Exercise requirements
Scan the data below for the string "model". Show every line where it turns up.

(Collected data)
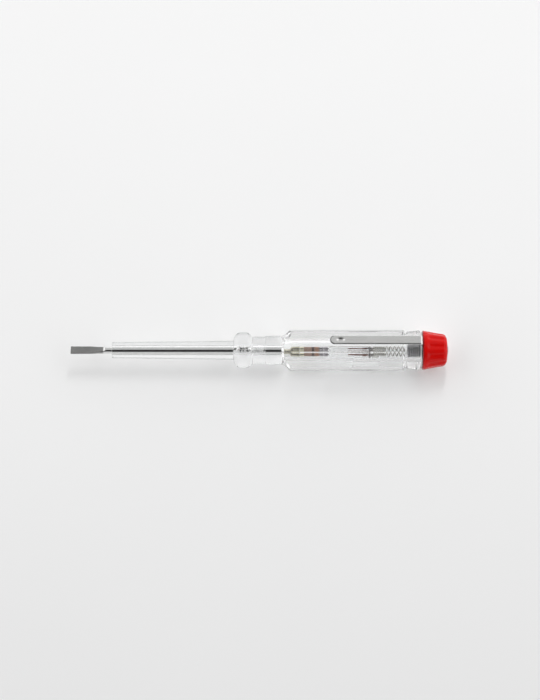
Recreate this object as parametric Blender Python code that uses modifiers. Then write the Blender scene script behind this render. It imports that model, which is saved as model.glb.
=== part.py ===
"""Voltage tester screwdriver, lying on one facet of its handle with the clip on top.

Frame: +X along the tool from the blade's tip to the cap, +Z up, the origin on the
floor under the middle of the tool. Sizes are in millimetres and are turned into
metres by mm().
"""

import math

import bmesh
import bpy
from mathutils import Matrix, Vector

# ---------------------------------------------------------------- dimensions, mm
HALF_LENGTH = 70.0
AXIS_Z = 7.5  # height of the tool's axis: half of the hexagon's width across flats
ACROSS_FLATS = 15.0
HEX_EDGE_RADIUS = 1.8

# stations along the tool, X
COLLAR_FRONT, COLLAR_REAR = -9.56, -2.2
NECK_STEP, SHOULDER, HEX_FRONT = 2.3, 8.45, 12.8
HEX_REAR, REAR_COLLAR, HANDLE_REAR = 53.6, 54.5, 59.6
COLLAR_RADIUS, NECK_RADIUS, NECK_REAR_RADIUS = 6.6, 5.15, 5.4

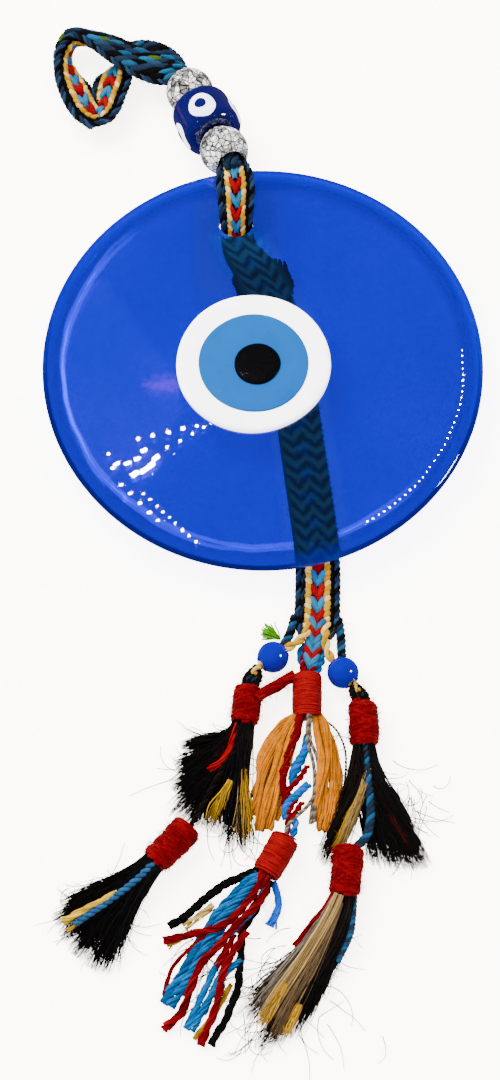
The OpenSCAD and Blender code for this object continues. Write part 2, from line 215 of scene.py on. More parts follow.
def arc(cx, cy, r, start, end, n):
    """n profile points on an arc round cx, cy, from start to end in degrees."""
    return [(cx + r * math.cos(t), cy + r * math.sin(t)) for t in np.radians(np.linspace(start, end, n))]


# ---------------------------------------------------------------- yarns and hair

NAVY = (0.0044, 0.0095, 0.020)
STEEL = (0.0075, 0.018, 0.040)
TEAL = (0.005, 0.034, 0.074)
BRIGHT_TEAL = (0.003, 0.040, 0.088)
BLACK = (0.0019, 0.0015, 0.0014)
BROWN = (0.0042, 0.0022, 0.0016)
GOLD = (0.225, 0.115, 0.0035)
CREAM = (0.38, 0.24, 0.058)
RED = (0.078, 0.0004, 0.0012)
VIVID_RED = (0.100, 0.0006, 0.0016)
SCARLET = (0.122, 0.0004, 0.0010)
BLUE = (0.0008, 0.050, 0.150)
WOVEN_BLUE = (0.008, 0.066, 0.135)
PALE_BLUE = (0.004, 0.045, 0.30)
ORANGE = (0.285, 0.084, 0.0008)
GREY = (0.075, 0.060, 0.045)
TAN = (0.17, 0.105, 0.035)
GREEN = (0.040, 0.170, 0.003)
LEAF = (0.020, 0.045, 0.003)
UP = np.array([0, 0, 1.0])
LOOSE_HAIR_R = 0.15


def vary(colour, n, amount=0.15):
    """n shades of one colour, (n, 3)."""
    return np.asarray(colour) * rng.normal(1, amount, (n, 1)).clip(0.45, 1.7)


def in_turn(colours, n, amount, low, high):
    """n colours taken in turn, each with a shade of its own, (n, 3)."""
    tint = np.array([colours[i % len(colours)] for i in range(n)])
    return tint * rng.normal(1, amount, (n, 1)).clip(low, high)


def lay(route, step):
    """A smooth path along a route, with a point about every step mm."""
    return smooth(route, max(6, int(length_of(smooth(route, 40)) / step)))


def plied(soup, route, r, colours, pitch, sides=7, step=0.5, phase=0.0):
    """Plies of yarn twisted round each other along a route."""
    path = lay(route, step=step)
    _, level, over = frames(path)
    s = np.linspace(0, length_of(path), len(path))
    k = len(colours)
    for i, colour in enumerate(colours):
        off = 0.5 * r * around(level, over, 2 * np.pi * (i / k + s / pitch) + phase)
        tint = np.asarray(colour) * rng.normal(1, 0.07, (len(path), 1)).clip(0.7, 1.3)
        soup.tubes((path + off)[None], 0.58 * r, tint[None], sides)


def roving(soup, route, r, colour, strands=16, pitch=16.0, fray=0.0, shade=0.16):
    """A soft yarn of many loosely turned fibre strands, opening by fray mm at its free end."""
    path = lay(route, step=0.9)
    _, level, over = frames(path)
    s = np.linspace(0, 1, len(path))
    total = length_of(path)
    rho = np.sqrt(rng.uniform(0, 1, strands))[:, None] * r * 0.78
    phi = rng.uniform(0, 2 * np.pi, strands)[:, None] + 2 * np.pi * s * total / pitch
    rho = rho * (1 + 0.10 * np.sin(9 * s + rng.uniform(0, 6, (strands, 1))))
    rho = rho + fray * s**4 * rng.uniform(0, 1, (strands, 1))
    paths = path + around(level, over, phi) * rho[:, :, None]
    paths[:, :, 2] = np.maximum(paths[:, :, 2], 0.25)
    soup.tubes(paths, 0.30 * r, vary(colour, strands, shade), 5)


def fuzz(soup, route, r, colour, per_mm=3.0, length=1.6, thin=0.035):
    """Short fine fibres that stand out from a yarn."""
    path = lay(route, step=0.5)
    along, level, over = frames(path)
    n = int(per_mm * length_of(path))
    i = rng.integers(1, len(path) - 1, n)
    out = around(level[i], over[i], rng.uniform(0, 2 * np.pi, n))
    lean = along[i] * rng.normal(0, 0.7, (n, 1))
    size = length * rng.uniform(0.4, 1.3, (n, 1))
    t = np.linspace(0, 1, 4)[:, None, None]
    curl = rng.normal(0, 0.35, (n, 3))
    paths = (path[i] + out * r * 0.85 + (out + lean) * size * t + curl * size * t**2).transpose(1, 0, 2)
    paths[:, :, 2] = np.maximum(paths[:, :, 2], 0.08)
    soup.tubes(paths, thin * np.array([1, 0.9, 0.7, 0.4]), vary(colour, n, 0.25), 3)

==

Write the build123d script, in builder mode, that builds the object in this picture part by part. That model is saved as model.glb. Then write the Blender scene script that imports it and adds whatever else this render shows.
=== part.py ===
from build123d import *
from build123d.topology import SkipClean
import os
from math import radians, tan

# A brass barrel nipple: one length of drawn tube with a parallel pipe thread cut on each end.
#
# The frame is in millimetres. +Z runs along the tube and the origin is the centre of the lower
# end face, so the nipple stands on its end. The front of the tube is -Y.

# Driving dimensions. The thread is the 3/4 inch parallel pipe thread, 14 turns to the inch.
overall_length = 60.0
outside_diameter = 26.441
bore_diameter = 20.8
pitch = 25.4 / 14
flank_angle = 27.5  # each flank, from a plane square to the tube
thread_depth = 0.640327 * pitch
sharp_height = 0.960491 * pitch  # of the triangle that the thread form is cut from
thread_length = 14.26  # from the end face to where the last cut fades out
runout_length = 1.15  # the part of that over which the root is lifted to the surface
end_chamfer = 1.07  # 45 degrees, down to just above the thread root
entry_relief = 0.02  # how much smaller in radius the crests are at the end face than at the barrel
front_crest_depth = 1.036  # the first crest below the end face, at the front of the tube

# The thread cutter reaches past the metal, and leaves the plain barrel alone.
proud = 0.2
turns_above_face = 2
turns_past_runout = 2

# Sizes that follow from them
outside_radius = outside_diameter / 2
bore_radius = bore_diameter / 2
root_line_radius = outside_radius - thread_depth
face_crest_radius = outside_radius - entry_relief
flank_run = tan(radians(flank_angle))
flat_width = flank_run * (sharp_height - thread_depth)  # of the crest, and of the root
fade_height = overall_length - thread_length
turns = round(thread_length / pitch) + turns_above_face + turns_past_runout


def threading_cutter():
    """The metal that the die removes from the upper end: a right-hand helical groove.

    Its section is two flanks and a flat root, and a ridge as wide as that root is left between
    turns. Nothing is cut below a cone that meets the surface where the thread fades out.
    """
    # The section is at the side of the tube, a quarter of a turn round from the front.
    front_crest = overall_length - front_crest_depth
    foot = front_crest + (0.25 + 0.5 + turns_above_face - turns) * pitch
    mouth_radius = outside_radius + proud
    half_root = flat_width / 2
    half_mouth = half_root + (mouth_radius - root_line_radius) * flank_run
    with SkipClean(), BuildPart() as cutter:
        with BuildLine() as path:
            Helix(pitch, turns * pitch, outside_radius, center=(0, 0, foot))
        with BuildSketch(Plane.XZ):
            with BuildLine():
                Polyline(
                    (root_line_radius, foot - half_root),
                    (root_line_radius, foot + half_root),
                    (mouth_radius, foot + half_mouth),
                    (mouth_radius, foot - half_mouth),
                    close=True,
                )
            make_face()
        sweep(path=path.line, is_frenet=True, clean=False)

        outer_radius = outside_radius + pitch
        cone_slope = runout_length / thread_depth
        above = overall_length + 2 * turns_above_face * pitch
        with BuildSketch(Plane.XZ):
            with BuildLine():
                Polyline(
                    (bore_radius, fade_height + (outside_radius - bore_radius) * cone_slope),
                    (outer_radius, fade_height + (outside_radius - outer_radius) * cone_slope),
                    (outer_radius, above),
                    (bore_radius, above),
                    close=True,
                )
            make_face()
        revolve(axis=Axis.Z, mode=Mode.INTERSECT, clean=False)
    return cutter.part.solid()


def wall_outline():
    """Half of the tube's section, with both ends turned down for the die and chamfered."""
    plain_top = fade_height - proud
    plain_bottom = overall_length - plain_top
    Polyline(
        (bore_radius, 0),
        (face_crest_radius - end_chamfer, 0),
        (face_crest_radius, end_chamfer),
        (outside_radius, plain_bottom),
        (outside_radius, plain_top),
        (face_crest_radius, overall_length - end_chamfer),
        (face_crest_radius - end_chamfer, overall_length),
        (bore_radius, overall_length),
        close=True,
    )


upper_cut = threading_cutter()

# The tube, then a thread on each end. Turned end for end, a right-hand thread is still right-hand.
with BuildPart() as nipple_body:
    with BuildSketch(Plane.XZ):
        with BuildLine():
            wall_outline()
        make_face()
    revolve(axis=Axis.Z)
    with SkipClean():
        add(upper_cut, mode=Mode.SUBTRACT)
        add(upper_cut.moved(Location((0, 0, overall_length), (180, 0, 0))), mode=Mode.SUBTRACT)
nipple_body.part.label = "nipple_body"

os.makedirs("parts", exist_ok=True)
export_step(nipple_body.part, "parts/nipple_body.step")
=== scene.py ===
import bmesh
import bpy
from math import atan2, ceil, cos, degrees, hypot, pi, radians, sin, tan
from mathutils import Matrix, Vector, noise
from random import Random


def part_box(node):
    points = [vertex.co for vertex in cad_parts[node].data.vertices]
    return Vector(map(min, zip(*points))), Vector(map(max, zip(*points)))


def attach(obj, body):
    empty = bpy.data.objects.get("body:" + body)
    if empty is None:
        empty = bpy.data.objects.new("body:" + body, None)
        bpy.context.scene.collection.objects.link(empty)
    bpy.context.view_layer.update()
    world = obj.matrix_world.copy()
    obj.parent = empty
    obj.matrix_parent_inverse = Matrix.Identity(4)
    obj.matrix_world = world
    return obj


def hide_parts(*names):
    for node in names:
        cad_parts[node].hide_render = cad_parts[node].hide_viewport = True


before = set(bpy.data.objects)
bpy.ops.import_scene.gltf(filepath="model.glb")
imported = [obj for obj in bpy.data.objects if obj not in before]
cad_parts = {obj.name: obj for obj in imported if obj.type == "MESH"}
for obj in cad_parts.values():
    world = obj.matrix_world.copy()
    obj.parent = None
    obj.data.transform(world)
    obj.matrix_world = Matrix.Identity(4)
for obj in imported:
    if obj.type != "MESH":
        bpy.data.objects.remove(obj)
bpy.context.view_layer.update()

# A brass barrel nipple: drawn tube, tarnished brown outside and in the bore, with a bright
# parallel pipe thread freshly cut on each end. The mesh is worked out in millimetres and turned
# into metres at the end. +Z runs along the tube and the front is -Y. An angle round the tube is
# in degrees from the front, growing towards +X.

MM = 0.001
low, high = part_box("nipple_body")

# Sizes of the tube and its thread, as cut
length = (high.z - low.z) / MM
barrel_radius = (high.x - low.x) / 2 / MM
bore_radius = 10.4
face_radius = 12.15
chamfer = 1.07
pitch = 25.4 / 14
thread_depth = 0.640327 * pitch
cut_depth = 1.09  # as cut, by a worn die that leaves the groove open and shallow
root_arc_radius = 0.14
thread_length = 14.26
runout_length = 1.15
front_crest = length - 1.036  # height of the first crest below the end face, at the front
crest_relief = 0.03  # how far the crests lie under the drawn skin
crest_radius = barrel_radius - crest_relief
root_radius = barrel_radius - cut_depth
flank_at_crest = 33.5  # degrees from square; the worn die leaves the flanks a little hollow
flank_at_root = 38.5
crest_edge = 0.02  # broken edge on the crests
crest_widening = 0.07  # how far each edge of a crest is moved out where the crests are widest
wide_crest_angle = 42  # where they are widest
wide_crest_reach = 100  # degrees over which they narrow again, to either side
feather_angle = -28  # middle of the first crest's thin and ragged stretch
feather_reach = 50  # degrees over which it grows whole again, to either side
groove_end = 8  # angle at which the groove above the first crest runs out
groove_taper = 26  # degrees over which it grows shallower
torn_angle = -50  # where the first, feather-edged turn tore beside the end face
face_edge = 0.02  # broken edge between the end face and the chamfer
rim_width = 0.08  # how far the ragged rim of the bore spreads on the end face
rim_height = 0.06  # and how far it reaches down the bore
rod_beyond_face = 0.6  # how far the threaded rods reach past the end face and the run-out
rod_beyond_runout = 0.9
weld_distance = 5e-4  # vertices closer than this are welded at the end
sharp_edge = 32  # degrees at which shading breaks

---

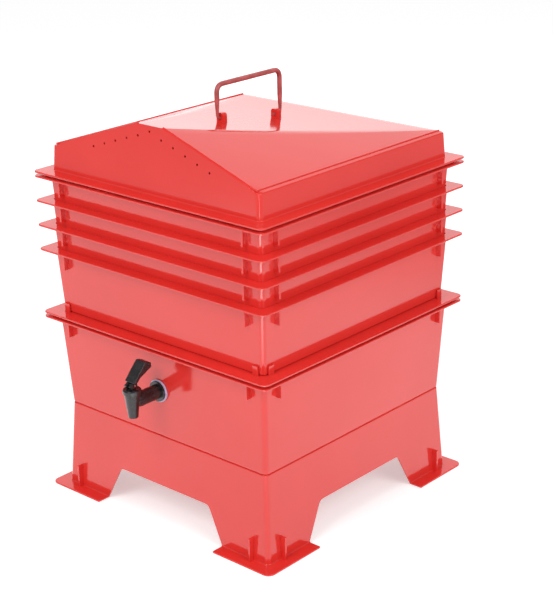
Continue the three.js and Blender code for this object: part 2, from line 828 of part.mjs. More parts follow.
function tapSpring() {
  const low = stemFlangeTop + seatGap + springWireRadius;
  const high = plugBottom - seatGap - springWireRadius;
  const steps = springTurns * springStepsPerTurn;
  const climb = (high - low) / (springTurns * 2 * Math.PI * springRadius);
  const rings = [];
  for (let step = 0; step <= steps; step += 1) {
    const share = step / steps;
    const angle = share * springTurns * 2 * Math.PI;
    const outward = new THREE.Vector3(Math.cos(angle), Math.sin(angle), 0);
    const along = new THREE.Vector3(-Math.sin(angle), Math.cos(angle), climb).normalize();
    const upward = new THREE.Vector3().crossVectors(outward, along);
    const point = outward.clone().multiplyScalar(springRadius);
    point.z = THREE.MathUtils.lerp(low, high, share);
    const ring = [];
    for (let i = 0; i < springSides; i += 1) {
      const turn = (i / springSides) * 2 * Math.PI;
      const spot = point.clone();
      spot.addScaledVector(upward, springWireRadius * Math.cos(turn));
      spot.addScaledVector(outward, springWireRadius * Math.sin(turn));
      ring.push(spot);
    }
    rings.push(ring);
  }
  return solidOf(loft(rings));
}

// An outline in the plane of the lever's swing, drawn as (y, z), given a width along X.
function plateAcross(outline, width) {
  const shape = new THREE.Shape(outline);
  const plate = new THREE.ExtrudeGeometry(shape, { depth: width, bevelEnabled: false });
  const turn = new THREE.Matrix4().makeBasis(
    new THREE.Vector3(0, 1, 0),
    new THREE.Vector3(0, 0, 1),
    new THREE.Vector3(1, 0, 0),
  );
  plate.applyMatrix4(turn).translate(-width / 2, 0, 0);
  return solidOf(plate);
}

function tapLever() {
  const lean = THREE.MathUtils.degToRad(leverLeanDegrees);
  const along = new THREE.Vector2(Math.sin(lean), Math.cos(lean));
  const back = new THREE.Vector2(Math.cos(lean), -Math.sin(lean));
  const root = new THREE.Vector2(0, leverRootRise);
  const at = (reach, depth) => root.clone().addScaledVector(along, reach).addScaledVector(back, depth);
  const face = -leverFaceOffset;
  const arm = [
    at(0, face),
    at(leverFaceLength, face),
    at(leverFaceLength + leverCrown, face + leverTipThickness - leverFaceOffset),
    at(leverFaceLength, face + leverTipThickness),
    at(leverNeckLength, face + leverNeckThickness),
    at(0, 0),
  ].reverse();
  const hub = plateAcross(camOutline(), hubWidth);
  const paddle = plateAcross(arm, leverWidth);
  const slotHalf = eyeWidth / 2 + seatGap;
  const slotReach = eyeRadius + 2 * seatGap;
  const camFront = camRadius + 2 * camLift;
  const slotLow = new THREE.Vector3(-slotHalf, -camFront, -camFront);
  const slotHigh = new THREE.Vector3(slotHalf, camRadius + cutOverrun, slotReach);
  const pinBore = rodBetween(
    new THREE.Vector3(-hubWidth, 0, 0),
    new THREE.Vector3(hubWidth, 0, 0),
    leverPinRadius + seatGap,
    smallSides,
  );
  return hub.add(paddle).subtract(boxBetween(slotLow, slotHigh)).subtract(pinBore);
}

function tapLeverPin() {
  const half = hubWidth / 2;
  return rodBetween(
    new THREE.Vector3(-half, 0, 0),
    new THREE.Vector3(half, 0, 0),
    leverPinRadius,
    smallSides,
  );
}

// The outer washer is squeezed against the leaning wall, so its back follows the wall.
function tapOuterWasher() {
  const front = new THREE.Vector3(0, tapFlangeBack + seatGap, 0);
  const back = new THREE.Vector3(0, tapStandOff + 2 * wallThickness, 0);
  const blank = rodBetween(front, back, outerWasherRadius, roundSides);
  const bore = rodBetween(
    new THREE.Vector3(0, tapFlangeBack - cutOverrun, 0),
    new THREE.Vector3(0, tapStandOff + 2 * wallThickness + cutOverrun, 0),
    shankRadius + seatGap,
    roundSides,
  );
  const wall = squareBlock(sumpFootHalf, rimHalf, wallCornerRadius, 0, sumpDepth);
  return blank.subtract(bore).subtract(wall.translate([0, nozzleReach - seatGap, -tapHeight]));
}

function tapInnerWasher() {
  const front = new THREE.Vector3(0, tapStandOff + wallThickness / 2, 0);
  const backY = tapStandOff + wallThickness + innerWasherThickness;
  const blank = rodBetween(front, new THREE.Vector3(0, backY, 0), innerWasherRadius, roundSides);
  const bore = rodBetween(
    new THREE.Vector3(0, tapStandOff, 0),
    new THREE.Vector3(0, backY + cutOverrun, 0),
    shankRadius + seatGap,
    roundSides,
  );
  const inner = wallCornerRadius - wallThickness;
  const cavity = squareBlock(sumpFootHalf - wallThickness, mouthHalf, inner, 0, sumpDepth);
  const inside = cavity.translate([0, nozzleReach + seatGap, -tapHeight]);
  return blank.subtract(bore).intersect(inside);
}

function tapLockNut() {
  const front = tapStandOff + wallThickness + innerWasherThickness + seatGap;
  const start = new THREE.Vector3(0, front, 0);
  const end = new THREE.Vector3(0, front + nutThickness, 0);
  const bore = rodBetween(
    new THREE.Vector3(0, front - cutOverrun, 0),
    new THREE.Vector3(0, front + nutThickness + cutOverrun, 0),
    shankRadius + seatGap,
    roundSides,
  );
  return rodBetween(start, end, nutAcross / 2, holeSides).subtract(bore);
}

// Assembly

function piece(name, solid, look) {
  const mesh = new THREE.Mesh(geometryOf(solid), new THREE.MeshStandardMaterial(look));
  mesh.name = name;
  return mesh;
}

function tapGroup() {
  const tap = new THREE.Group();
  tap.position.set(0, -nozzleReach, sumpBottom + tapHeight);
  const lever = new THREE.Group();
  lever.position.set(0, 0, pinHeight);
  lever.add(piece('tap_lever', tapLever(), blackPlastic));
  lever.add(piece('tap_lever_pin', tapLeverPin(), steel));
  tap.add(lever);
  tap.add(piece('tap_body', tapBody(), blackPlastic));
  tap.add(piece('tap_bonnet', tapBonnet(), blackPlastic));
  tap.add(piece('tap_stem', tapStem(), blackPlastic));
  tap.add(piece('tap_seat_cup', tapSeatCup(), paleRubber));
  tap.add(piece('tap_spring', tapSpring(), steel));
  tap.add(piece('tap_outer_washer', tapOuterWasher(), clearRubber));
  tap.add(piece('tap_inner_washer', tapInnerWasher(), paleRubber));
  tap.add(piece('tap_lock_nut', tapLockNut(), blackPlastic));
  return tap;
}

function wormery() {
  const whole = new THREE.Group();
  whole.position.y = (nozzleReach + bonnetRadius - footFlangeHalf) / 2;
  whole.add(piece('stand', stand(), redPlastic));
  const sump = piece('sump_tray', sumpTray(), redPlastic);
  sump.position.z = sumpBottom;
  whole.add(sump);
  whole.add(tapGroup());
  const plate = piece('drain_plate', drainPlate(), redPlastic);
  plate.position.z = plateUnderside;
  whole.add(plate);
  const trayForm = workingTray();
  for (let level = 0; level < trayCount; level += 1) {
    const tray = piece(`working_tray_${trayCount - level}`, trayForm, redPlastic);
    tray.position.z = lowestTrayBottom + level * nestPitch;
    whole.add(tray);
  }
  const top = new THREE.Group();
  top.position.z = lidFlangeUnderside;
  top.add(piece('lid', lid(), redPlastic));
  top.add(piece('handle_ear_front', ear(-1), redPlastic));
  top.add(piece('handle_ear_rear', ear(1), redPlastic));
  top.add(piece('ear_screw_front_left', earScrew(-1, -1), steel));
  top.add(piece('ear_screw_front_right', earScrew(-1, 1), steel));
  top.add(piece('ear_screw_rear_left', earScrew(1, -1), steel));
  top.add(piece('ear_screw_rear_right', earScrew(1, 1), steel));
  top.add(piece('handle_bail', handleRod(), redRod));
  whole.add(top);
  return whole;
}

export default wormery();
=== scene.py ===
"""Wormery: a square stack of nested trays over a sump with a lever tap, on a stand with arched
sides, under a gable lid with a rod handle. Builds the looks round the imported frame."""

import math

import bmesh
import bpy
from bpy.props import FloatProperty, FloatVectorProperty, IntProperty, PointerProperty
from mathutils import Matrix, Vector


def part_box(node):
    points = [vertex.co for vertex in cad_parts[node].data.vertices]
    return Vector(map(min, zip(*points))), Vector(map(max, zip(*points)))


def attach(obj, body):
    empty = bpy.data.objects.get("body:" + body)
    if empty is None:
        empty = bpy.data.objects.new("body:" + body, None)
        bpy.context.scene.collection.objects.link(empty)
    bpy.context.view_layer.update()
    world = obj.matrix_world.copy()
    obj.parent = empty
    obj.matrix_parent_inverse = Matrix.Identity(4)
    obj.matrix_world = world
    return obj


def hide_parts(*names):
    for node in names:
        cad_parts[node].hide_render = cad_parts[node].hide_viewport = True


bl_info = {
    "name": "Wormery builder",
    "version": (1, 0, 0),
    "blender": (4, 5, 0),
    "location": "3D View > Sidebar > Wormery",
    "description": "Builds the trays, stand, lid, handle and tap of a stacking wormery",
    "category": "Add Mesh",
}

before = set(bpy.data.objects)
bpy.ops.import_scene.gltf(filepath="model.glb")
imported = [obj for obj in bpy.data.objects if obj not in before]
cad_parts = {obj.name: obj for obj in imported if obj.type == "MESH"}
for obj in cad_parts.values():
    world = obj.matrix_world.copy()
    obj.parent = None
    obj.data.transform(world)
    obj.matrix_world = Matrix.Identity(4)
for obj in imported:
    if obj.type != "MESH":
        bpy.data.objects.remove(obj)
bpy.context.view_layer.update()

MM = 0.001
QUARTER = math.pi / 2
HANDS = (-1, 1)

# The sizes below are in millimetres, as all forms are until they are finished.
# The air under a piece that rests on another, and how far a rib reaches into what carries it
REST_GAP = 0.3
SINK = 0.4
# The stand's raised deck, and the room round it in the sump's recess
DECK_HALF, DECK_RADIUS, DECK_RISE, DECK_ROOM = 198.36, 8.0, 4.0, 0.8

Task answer
Recreate this object as parametric Blender Python code that uses modifiers. Then write the Blender scene script behind this render. It imports that model, which is saved as model.glb.
Write the build123d script, in builder mode, that builds the object in this picture part by part. That model is saved as model.glb. Then write the Blender scene script that imports it and adds whatever else this render shows.
bpy.ops.import_scene.gltf(filepath="model.glb")
bpy.ops.import_scene.gltf(filepath="model.glb")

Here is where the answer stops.